● Required work
Copy only this: the line containing "left_bottom_rail();", the line containing "cad_parts[member].parent = rigid_bodies[body]", and every line between them, exactly as written.

Dataset entries

------------------------------

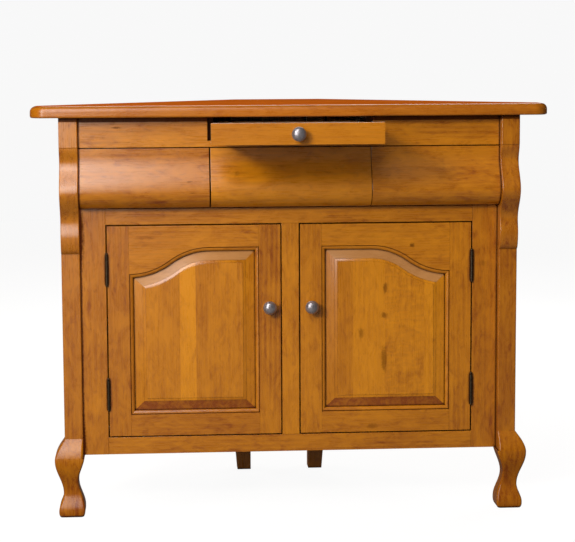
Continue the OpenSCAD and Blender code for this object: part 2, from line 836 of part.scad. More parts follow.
// One leaf with its knuckles; side is +1 for the frame leaf and -1 for the door leaf.
module knuckle_set(first, side) {
    leaf_x = side > 0 ? hinge_gap / 2 - leaf_t : -hinge_gap / 2;
    free = barrel_r + pin_play + clear;
    difference() {
        union() {
            span([leaf_x, free, -barrel_l / 2],
                [leaf_x + leaf_t, leaf_d - hinge_y, barrel_l / 2]);
            for (k = [first:2:knuckles - 1]) translate([0, 0, knuckle_z(k)]) {
                cylinder(r = barrel_r, h = knuckle_l);
                span([leaf_x, 0, 0], [leaf_x + leaf_t, free + overcut, knuckle_l]);
            }
        }
        translate([0, 0, -barrel_l]) cylinder(r = pin_r + pin_play, h = 2 * barrel_l);
    }
}

module at_hinges() {
    on_face() for (z = hinge_z) translate([hinge_x, hinge_y, z]) children();
}

module hinge_frame_leaves() {
    color(bronze) for (s = [0, 1]) mirror([s, 0, 0]) at_hinges() knuckle_set(0, 1);
}

module right_hinge_leaves() { color(bronze) at_hinges() knuckle_set(1, -1); }
module left_hinge_leaves() { mirrored() right_hinge_leaves(); }

module hinge_pins() {
    ball_r = finial_l * 0.42;
    neck_r = ball_r * 0.6;
    cap_t = 1;
    color(bronze) for (s = [0, 1]) mirror([s, 0, 0]) at_hinges() {
        cylinder(r = pin_r, h = barrel_l, center = true);
        for (e = [0, 1]) mirror([0, 0, e]) translate([0, 0, barrel_l / 2]) {
            cylinder(r = barrel_r, h = cap_t);
            translate([0, 0, cap_t]) cylinder(r1 = barrel_r, r2 = neck_r, h = cap_t);
            translate([0, 0, finial_l - ball_r]) sphere(ball_r);
            cylinder(r = neck_r, h = finial_l - ball_r);
        }
    }
}

// Catches that hold the doors shut

module door_catches() {
    y0 = frame_t + plate_t + front_gap;
    color(bronze) on_face() for (s = [0, 1]) mirror([s, 0, 0])
        span([catch_x, y0, door_z1 - catch_drop], [catch_x + catch_l, y0 + catch_t, dust_z]);
}

module right_strike_plate() {
    edge = 4;
    color(pewter) on_face() span([catch_x + edge, frame_t, door_z1 - catch_drop + edge / 2],
        [catch_x + catch_l - edge, frame_t + plate_t, door_z1 - edge / 2]);
}

module left_strike_plate() { mirrored() right_strike_plate(); }

top_board();
apron_board();
swell_panel_left();
swell_panel_right();
post_left();
post_right();
frame_stile_left();
frame_stile_right();
frame_mullion();
frame_mid_rail();
frame_bottom_rail();
frame_top_rails();
drawer_stiles();
tray_rail();
side_board_left();
side_board_right();
back_board_left();
back_board_right();
back_board_rear();
rear_leg_left();
rear_leg_right();
bottom_shelf();
loose_shelf();
shelf_pins();
dust_panel();
drawer_runners();
tray_runners();
door_catches();
hinge_frame_leaves();
hinge_pins();
drawer_front();
drawer_side_left();
drawer_side_right();
drawer_back();
drawer_bottom();
tray_front();
tray_side_left();
tray_side_right();
tray_back();
tray_bottom();
tray_knob();
tray_knob_screw();
left_hinge_stile();
left_lock_stile();
left_arched_rail();
left_bottom_rail();
left_panel();
left_knob();
left_knob_screw();
left_hinge_leaves();
right_hinge_stile();
right_lock_stile();
right_arched_rail();
right_bottom_rail();
right_panel();
right_knob();
right_knob_screw();
right_hinge_leaves();
left_strike_plate();
right_strike_plate();
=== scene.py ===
import json
from math import asin, atan, cos, pi, radians, sin, sqrt

import bmesh
import bpy
from mathutils import Matrix, Vector

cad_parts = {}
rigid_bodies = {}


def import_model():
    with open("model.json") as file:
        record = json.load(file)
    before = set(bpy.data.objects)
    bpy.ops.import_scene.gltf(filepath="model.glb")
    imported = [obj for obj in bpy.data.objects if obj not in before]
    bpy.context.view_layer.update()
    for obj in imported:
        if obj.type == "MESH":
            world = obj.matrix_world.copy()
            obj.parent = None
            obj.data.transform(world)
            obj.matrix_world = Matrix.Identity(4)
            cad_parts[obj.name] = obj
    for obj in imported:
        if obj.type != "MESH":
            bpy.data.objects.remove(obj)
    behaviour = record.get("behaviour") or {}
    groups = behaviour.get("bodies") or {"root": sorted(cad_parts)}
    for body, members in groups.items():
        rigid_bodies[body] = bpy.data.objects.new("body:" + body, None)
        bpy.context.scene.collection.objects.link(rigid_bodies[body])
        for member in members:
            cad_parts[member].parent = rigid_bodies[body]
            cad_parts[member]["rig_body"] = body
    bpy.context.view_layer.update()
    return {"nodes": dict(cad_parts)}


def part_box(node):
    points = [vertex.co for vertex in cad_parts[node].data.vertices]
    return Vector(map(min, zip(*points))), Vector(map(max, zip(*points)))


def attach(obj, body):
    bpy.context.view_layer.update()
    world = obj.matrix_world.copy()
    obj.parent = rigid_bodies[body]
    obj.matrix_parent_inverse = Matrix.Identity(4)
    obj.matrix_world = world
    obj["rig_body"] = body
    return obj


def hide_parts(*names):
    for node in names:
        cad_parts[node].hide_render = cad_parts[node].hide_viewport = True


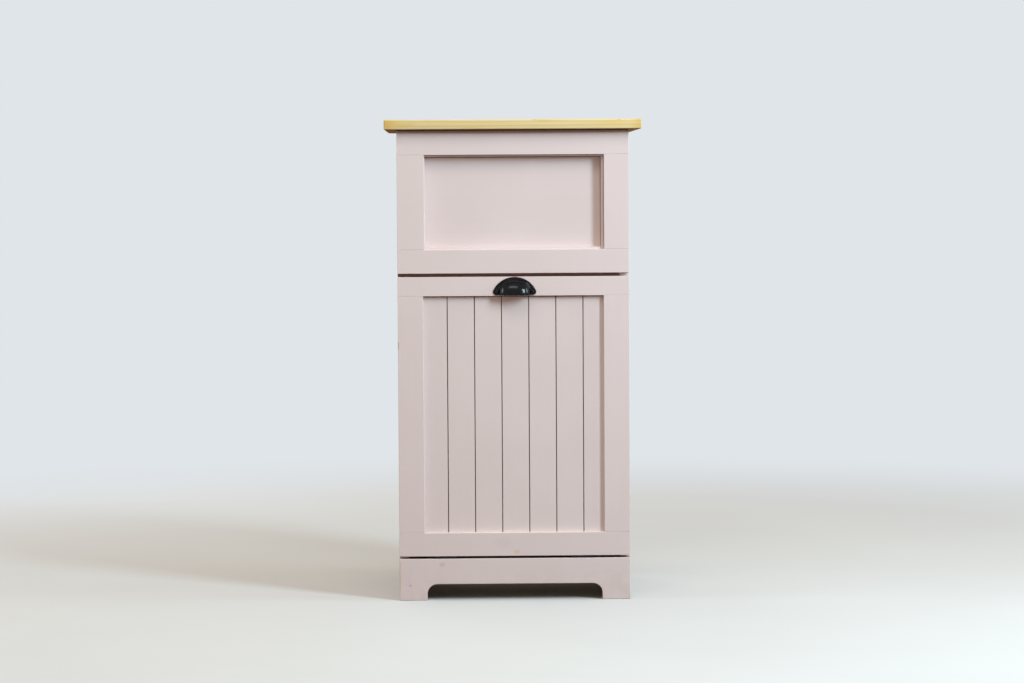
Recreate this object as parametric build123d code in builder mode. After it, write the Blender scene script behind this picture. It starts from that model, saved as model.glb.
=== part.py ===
"""Kitchen waste cabinet: a plank door tilts out at the foot and brings the bin with it.

Millimetres. +Z is up and the front faces -Y. The origin lies on the floor, in the middle
of the cabinet's plan. Every piece is a separate solid with its own file in parts.
"""

import os
from math import acos, atan, atan2, cos, degrees, radians, sin, sqrt

from build123d import *

# Heights of the front, from the floor up
apron_height = 85
apron_gap = 5
door_height = 569
fascia_gap = 7
fascia_height = 291
top_thickness = 20

# Plan of the cabinet
body_width = 470
body_depth = 380
side_overhang = 25
front_overhang = 20

# Boards
side_thickness = 18
shelf_thickness = 18
housing_depth = 4
back_panel_thickness = 5.5
back_rabbet_width = 9
trim_thickness = 9
front_board_thickness = 15
field_thickness = 5.5
board_ease = 0.8
top_ease = 1.6

# Apron with its foot arch, and the strip that backs it
arch_width = 357
arch_height = 33
arch_corner = 20
cleat_size = 18

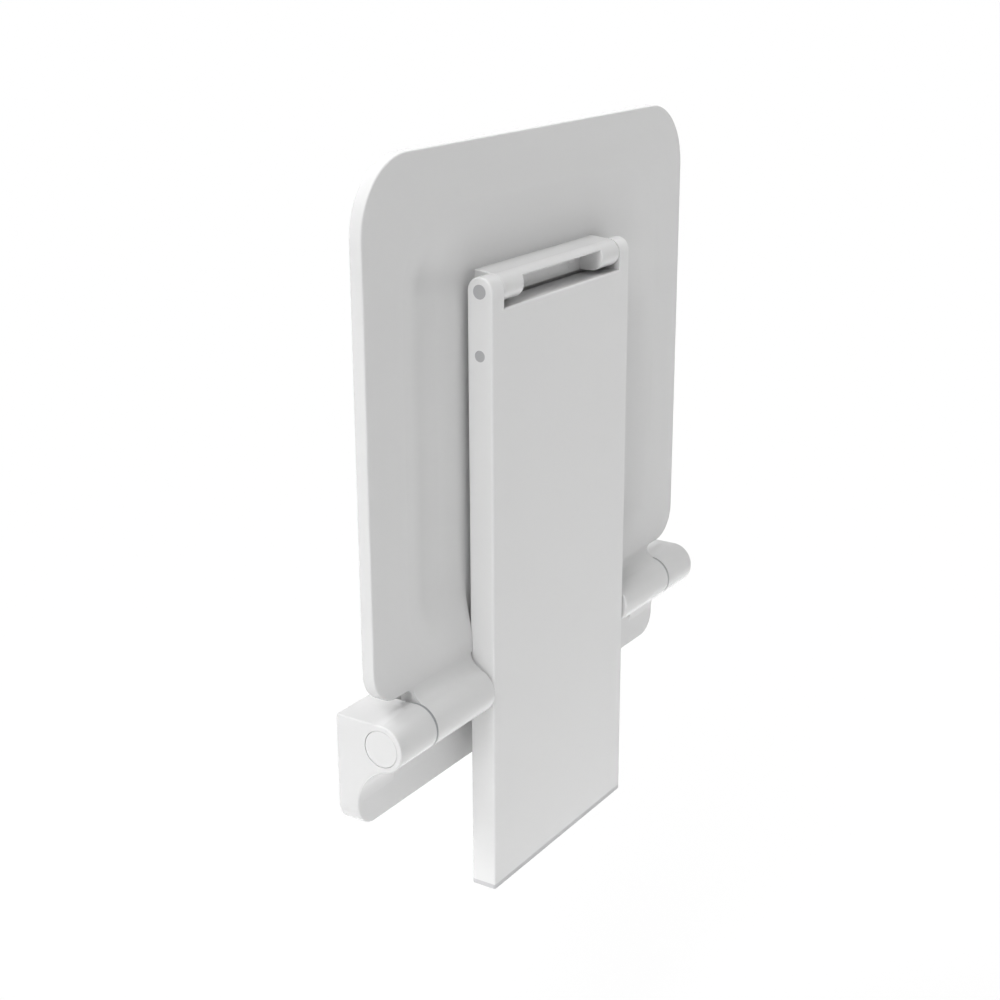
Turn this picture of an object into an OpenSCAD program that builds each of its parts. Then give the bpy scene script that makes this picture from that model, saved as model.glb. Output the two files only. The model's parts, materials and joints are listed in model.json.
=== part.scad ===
// Folding shower seat for a wall, with a flat front leg, drawn folded up.
// X runs along the wall, the wall face is Y = 0, the seat stands out towards -Y, and Z is up.
// The origin is the centre of the four wall screws, on the wall face.
// Profiles are drawn as (out, up): the distance from the wall face, and the height.

/* [Overall] */
// Width of the seat, and of the bracket behind it
overall_w = 424; // [410:1:460]

/* [Seat panel] */
// Depth of the seat, from its rear edge to its front edge
seat_l = 362; // [345:1:400]
// Thickness of the seat at its edges
seat_edge_t = 10; // [9.5:0.1:11]
// Radius of the rounds along the edges of the seat
seat_round = 1.2; // [0.6:0.1:2]
// Distance from the wall to the sitting face of the folded seat, at its edges
seat_face_out = 22.5; // [22.2:0.1:23]
// Height of the rear edge of the seat above the hinge axis
seat_rise = 26.5; // [25:0.5:27.5]
// Radius of the two front corners
front_corner_r = 50; // [30:1:60]
// Radius of the two rear corners
rear_corner_r = 25; // [15:1:30]
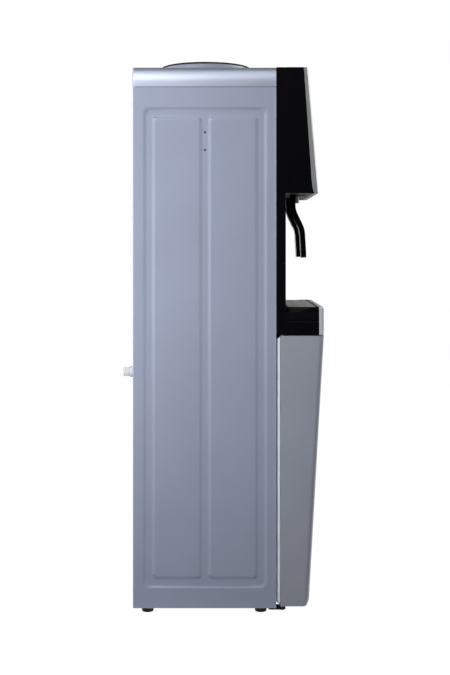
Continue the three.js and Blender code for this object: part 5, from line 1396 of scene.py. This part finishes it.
pivot = PLATE_FRONT - PIVOT_IN
for name, finish, slot in (("heating", RED_LENS, "red_lens"), ("cooling", GREEN_LENS, "green_lens")):
    x = middle_of(name + "_rocker")[0]
    rocker = block(name + "_rocker_key", (x - ROCKER_HALF, pivot - ROCKER_BACK, housing_z - ROCKER_TALL),
                   (x + ROCKER_HALF, pivot + ROCKER_OUT, housing_z + ROCKER_TALL))
    slice_at(rocker, housing_z)
    shift(rocker, rung(housing_z, low=pivot), (0, -ROCKER_HOLLOW, 0))
    pick(rocker, lambda middle, way: along_x(middle, way) and abs(middle.z - housing_z) > CLOSE and middle.y < pivot,
         "EDGE")
    bpy.ops.transform.resize(value=(1, 1, ROCKER_NARROW), center_override=(x, pivot, housing_z))
    bpy.ops.mesh.select_all(action="SELECT")
    bpy.ops.transform.rotate(value=math.radians(ROCKER_TILT), orient_axis="X", center_override=(x, pivot, housing_z))
    rest()
    soften(rocker, DOOR_EDGE, 3, 8)
    pin_ends = [(x + side * ROCKER_PIN_REACH, pivot, housing_z) for side in (-1, 1)]
    pin = drum("pin", ROCKER_PIN, *pin_ends, 20)
    fuse(rocker, pin)
    fit_out(smooth(rocker), name + "_switch", finish, slot, name + "_rocker")

# %% [markdown]
# ## Screws
# Small screws hold the rear panel, the rear folds of the sides and the fan guard. One pan head is turned and gets a
# cross recess, and the rest are copies of it. The ones on the folds have flat heads, because nothing stands out there
# when the cooler is seen from the side.

# %% Turn one screw and copy it
SCREW_LINE = [(0.0030, 0.0001), (0.0030, 0.0004), (0.0028, 0.0010), (0.0022, 0.0015), (0.0012, 0.0018),
              (0.0002, 0.0019)]
CROSS_LONG, CROSS_WIDE, CROSS_FLOOR, FLATTER = 0.0015, 0.00035, 0.0009, 0.3
FOLD_X, FOLD_HEIGHTS = 0.147, (0.045, 0.270, 0.495, 0.720, 0.925)
PANEL_X, PANEL_HEIGHTS, GUARD_SCREW = 0.128, (0.035, 0.560, 0.935), 0.0525
PANEL_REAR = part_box("rear_panel")[1].y
screw = turned("screw", (0, 0, 0), SCREW_LINE, 28, TOWARDS_REAR)
for across, up in ((CROSS_LONG, CROSS_WIDE), (CROSS_WIDE, CROSS_LONG)):
    carve(screw, block("cross", (-across, CROSS_FLOOR, -up), (across, 0.005, up)))
smooth(screw, 40)
flat_screw = copy_of(screw, "flat_screw")
take(flat_screw)
flat_screw.scale.y = FLATTER
settle("flat_screw")
places = [(side * FOLD_X, REAR, height) for side in (-1, 1) for height in FOLD_HEIGHTS]
places += [(side * PANEL_X, PANEL_REAR, height) for side in (-1, 1) for height in PANEL_HEIGHTS]
places += [(side * GUARD_SCREW, PANEL_REAR, GUARD_Z + up * GUARD_SCREW) for side in (-1, 1) for up in (-1, 1)]
for number, place in enumerate(places):
    head = flat_screw if place[1] == REAR else screw
    fit_out(copy_of(head, f"screw_{number + 1:02d}", place), "cabinet", BRUSHED_STEEL, "bare_steel")
for spare_screw in (screw, flat_screw):
    bpy.data.meshes.remove(spare_screw.data)
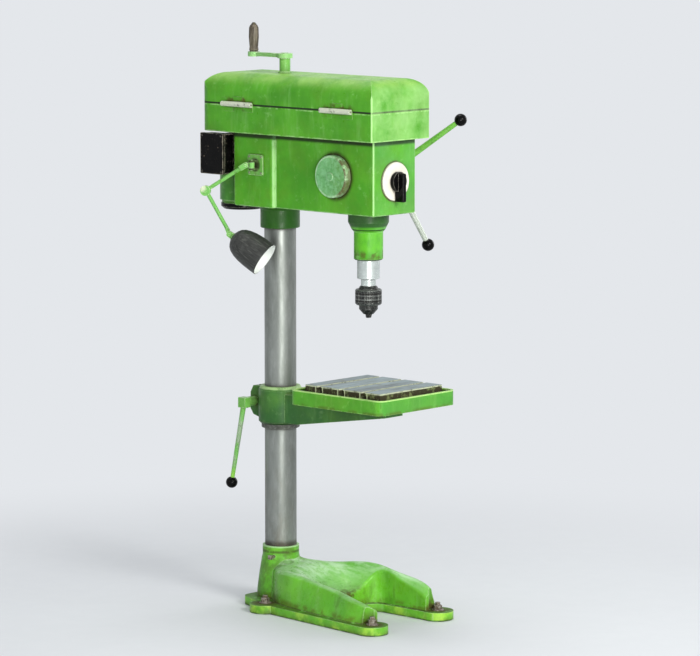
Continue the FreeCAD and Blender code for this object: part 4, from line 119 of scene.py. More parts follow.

------------------------------

● Solution for this problem
left_bottom_rail();
left_panel();
left_knob();
left_knob_screw();
left_hinge_leaves();
right_hinge_stile();
right_lock_stile();
right_arched_rail();
right_bottom_rail();
right_panel();
right_knob();
right_knob_screw();
right_hinge_leaves();
left_strike_plate();
right_strike_plate();
=== scene.py ===
import json
from math import asin, atan, cos, pi, radians, sin, sqrt

import bmesh
import bpy
from mathutils import Matrix, Vector

cad_parts = {}
rigid_bodies = {}


def import_model():
    with open("model.json") as file:
        record = json.load(file)
    before = set(bpy.data.objects)
    bpy.ops.import_scene.gltf(filepath="model.glb")
    imported = [obj for obj in bpy.data.objects if obj not in before]
    bpy.context.view_layer.update()
    for obj in imported:
        if obj.type == "MESH":
            world = obj.matrix_world.copy()
            obj.parent = None
            obj.data.transform(world)
            obj.matrix_world = Matrix.Identity(4)
            cad_parts[obj.name] = obj
    for obj in imported:
        if obj.type != "MESH":
            bpy.data.objects.remove(obj)
    behaviour = record.get("behaviour") or {}
    groups = behaviour.get("bodies") or {"root": sorted(cad_parts)}
    for body, members in groups.items():
        rigid_bodies[body] = bpy.data.objects.new("body:" + body, None)
        bpy.context.scene.collection.objects.link(rigid_bodies[body])
        for member in members:
            cad_parts[member].parent = rigid_bodies[body]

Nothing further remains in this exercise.